As an aside, PJM will also see about 1,710 MW of nameplate coal (and one oil) capacity retire, but the utilization rates of those plants last summer were already quite low. One bearish factor for gas is wind. The PJM market continues to add new wind generation capacity, which is expected to push total wind generation in the market towards a new high near 2,500 GWh.
Still, gas production is also on the rise, with the bulk of this year’s gains coming in the second half of the year. Baker Hughes, in its June 9 report, showed three more gas rigs added to the U.S. rig count, bringing the number of rigs to 185.
Forward prices continue to reflect the bulk of that growth coming from the Northeast, but with plenty of uncertainty regarding a key pipeline’s in-service date. Dominion July forward prices inched up just 1.3 cents from June 2-8 to reach $2.153, August forwards prices were up 1 cent to $2.185 and the balance of summer (August-October) remained flat at $2.20.
Backed by commitments from Marcellus/Utica shale producers, Rover is scheduled to come online in two phases this year. Phase 1, including service to the Midwest Hub in Defiance, OH, is scheduled to start up in July; Phase 2, which includes an interconnect with the Vector Pipeline in Michigan, is scheduled for service in November. Backer Energy Transfer Partners LP has stuck to its original schedule for Rover despite a prolonged FERC review process.
But in May, FERC ordered Rover to stop all new HDD activities for the pipeline pending a third-party review of the company's handling of a 2 million gallon drilling fluids spill in a wetlands area near the Tuscarawas River in Stark County, OH.

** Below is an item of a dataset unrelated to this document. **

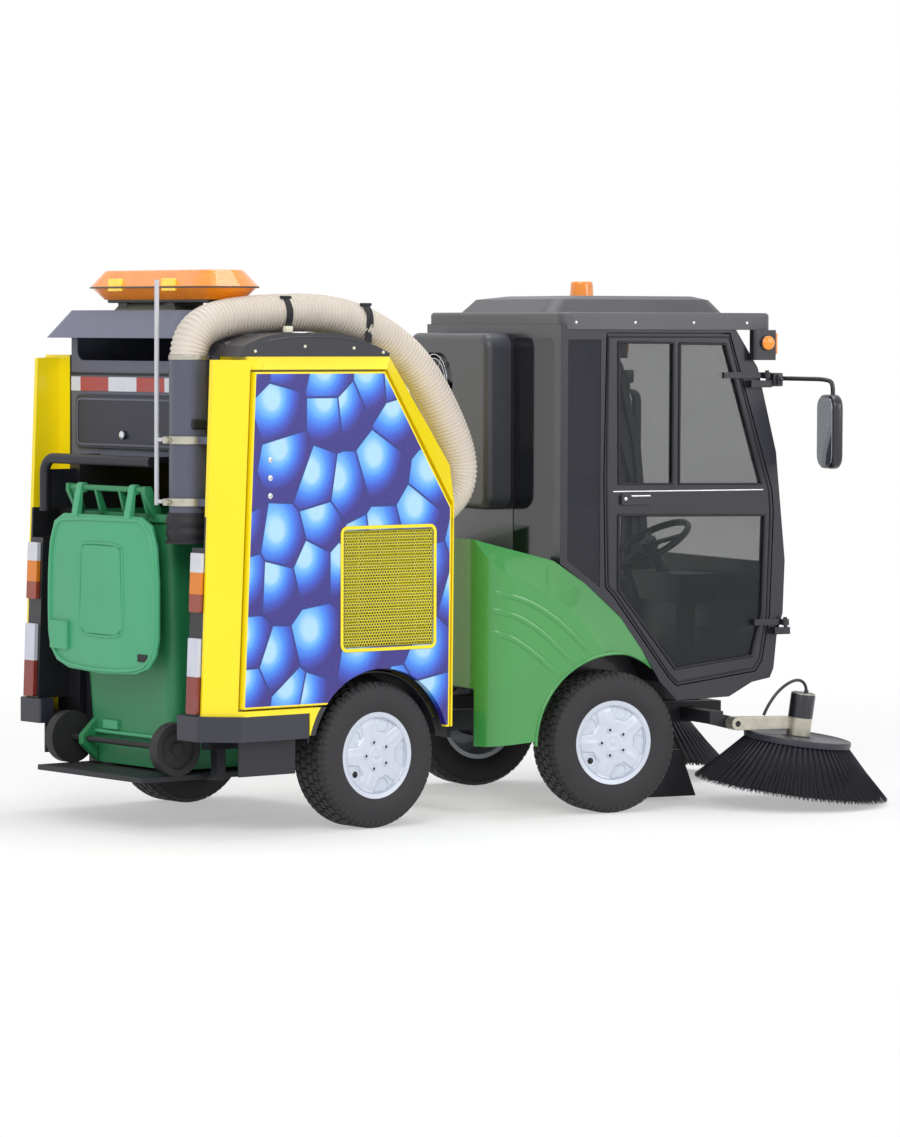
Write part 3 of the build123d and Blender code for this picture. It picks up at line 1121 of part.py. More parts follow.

Rover had to asked finish HDD crossings of Captina Creek in Belmont County, OH -- part of the Clarington Lateral -- and Middle Island Creek in Tyler County, WV -- part of the Sherwood Lateral. But the Federal Energy Regulatory Commission denied this request, instead authorizing Rover to "remove the drill stem from the borehole at the Middle Island Creek HDD and to install a casing to prevent the hole from collapsing," while denying the company’s request to continue drilling at the two sites.